- AIM
Pull out of the data below the stretch of lines bounded by the one containing "base_shell();" and the one containing "cad_parts[node].hide_render = cad_parts[node].hide_viewport", both bounds included, unchanged.

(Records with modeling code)
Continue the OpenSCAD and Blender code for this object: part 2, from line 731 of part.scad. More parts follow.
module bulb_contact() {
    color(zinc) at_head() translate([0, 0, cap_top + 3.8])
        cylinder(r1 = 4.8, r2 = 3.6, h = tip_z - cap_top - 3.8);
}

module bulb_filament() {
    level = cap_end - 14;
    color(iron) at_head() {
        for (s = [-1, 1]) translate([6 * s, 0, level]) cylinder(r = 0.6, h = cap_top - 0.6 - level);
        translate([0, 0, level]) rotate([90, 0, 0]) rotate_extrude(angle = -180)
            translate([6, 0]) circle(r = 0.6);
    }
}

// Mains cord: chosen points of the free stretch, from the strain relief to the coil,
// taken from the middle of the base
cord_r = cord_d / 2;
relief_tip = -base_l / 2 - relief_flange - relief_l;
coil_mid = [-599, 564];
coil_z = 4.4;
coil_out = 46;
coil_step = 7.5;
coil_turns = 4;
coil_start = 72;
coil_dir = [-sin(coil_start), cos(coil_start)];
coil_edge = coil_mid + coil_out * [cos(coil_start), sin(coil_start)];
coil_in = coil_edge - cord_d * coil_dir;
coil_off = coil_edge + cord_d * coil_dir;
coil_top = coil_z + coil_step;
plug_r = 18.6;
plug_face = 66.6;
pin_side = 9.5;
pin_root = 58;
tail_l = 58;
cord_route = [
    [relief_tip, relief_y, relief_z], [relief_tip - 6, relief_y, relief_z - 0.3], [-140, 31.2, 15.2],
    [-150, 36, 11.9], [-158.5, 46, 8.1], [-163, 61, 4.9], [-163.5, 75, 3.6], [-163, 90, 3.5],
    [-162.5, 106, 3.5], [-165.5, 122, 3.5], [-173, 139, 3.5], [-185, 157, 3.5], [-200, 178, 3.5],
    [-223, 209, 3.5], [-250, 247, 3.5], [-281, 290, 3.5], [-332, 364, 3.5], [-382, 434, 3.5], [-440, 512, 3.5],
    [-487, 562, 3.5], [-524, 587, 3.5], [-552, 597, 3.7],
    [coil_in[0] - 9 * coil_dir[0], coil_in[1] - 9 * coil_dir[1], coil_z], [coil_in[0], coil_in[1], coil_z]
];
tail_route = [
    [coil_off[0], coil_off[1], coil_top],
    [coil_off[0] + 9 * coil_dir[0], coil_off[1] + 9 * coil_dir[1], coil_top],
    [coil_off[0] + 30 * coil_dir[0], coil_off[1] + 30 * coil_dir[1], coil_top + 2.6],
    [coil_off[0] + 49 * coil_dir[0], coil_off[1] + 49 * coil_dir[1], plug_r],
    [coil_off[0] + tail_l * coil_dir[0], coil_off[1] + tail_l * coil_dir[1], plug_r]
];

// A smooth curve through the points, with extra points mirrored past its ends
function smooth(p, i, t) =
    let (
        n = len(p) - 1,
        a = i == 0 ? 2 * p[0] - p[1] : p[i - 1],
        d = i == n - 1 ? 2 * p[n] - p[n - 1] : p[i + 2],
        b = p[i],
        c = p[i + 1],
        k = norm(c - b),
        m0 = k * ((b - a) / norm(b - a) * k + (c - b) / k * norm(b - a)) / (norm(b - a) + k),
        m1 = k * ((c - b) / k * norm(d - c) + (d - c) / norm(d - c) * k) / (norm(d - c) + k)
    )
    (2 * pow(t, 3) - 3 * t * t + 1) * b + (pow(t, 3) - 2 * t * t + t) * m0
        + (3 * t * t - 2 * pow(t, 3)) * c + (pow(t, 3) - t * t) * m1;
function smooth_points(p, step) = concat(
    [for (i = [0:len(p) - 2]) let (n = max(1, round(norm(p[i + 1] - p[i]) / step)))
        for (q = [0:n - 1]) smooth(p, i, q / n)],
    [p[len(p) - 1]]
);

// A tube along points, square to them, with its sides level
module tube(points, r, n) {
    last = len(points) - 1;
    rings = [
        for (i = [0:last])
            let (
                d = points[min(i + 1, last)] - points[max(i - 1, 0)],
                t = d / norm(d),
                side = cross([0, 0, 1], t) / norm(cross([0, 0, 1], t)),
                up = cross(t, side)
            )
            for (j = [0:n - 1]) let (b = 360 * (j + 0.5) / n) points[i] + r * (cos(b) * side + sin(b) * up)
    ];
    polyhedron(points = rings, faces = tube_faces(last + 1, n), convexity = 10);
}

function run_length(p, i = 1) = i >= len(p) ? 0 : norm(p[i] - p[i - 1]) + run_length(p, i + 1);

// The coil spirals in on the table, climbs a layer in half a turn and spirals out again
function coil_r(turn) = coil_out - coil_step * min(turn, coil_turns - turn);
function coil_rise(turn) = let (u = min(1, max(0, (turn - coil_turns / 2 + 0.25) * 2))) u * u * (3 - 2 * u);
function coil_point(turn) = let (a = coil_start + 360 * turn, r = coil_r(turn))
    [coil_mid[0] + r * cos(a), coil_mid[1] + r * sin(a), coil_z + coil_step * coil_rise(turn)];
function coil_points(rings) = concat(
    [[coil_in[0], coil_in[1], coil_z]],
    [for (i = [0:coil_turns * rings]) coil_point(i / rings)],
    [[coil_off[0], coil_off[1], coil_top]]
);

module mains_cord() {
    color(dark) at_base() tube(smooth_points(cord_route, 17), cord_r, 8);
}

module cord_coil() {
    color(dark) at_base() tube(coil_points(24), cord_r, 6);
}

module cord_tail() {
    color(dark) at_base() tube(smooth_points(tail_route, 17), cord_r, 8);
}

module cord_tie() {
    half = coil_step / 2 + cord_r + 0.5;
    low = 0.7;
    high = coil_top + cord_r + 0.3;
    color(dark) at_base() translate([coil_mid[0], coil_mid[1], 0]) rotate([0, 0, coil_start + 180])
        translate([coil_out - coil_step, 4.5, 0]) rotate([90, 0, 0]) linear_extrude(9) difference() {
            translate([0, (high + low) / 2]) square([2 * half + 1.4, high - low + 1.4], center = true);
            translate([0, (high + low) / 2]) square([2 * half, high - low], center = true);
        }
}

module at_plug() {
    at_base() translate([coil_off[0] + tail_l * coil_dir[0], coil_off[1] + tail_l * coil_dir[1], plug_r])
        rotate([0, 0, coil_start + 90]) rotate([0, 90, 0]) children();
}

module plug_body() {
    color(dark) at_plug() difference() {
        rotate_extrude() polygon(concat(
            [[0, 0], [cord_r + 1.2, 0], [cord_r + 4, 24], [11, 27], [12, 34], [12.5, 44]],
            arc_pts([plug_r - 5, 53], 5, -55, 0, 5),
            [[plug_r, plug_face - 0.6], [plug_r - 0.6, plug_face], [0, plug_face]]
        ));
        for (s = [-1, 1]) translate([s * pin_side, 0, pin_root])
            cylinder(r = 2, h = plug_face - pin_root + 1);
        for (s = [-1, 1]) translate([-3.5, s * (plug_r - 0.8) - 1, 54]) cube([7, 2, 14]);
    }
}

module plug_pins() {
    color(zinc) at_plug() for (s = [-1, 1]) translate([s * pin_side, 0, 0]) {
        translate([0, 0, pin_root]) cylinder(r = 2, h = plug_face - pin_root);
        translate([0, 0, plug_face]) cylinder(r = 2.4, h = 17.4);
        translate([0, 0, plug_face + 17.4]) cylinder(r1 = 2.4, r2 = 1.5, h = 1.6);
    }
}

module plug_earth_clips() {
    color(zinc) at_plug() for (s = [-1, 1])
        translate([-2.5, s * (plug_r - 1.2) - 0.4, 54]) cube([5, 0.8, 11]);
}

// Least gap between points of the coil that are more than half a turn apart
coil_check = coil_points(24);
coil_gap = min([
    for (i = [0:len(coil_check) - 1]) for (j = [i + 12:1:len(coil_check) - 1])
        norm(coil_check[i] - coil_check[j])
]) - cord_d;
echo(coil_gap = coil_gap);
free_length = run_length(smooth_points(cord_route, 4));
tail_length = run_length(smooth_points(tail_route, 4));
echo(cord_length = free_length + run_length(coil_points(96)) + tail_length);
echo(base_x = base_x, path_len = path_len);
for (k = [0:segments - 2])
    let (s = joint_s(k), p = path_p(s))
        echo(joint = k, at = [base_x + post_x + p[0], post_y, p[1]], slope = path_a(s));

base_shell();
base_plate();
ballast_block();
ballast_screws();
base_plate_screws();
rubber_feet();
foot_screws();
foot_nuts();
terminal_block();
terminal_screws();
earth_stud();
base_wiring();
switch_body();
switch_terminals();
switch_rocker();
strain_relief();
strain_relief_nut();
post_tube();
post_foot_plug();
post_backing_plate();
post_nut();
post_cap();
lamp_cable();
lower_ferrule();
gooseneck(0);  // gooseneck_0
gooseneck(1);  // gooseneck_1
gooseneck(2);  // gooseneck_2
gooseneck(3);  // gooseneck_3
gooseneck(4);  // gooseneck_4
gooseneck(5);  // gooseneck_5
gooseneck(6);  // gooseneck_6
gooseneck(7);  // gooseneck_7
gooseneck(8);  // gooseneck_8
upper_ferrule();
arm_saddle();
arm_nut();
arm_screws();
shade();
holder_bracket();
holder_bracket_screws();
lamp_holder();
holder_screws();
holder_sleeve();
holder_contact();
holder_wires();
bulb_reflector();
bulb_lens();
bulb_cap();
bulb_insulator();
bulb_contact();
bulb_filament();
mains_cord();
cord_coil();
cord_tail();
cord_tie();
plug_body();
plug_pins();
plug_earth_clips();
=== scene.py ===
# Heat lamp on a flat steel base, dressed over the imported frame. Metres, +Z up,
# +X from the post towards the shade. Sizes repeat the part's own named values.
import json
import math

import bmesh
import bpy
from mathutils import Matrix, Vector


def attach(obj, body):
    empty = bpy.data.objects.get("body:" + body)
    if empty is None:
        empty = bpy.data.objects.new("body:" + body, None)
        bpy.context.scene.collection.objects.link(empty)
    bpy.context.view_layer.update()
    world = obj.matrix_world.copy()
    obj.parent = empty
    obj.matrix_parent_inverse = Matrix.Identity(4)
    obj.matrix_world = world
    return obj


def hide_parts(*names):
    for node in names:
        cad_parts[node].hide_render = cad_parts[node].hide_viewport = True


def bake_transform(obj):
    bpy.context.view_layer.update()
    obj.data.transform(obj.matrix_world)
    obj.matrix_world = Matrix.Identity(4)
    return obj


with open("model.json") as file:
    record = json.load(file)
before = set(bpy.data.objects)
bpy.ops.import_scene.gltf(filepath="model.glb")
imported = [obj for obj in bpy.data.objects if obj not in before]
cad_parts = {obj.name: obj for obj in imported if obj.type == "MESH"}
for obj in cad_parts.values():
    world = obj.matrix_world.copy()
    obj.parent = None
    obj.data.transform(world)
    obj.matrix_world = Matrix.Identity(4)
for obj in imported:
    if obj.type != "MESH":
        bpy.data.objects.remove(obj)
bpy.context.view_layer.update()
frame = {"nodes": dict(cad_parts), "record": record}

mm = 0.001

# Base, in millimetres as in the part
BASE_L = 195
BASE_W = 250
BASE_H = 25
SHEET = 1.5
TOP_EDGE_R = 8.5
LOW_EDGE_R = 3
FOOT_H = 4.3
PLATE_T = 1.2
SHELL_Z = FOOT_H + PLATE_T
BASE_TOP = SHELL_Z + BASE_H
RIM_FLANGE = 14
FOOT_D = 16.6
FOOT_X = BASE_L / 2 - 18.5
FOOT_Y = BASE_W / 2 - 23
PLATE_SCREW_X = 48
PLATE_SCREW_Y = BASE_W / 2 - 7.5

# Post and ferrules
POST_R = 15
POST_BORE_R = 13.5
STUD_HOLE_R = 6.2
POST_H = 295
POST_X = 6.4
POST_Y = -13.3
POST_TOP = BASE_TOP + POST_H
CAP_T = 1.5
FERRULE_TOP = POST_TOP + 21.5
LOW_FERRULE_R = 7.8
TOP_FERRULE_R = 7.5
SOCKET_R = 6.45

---

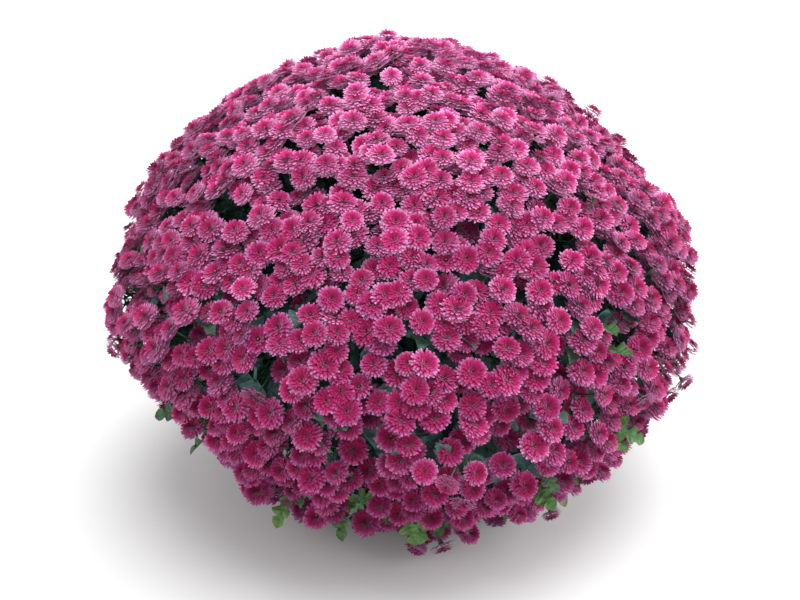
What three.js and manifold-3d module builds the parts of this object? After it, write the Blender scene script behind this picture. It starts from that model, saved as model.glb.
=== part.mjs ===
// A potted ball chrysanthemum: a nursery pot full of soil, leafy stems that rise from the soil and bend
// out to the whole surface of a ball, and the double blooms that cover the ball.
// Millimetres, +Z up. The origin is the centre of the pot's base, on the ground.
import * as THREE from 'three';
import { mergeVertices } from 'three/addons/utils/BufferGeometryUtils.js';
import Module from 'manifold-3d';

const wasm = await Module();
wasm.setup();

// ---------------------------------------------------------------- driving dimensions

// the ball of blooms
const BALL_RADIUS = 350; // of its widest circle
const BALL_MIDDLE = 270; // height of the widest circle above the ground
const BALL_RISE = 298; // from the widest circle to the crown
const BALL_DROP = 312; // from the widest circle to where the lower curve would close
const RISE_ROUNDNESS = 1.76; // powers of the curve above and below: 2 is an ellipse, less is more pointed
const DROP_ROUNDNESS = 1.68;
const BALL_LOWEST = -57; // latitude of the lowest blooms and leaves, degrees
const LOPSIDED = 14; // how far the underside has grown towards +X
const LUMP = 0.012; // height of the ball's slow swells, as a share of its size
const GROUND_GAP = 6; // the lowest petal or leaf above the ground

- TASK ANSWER
base_shell();
base_plate();
ballast_block();
ballast_screws();
base_plate_screws();
rubber_feet();
foot_screws();
foot_nuts();
terminal_block();
terminal_screws();
earth_stud();
base_wiring();
switch_body();
switch_terminals();
switch_rocker();
strain_relief();
strain_relief_nut();
post_tube();
post_foot_plug();
post_backing_plate();
post_nut();
post_cap();
lamp_cable();
lower_ferrule();
gooseneck(0);  // gooseneck_0
gooseneck(1);  // gooseneck_1
gooseneck(2);  // gooseneck_2
gooseneck(3);  // gooseneck_3
gooseneck(4);  // gooseneck_4
gooseneck(5);  // gooseneck_5
gooseneck(6);  // gooseneck_6
gooseneck(7);  // gooseneck_7
gooseneck(8);  // gooseneck_8
upper_ferrule();
arm_saddle();
arm_nut();
arm_screws();
shade();
holder_bracket();
holder_bracket_screws();
lamp_holder();
holder_screws();
holder_sleeve();
holder_contact();
holder_wires();
bulb_reflector();
bulb_lens();
bulb_cap();
bulb_insulator();
bulb_contact();
bulb_filament();
mains_cord();
cord_coil();
cord_tail();
cord_tie();
plug_body();
plug_pins();
plug_earth_clips();
=== scene.py ===
# Heat lamp on a flat steel base, dressed over the imported frame. Metres, +Z up,
# +X from the post towards the shade. Sizes repeat the part's own named values.
import json
import math

import bmesh
import bpy
from mathutils import Matrix, Vector


def attach(obj, body):
    empty = bpy.data.objects.get("body:" + body)
    if empty is None:
        empty = bpy.data.objects.new("body:" + body, None)
        bpy.context.scene.collection.objects.link(empty)
    bpy.context.view_layer.update()
    world = obj.matrix_world.copy()
    obj.parent = empty
    obj.matrix_parent_inverse = Matrix.Identity(4)
    obj.matrix_world = world
    return obj


def hide_parts(*names):
    for node in names:
        cad_parts[node].hide_render = cad_parts[node].hide_viewport = True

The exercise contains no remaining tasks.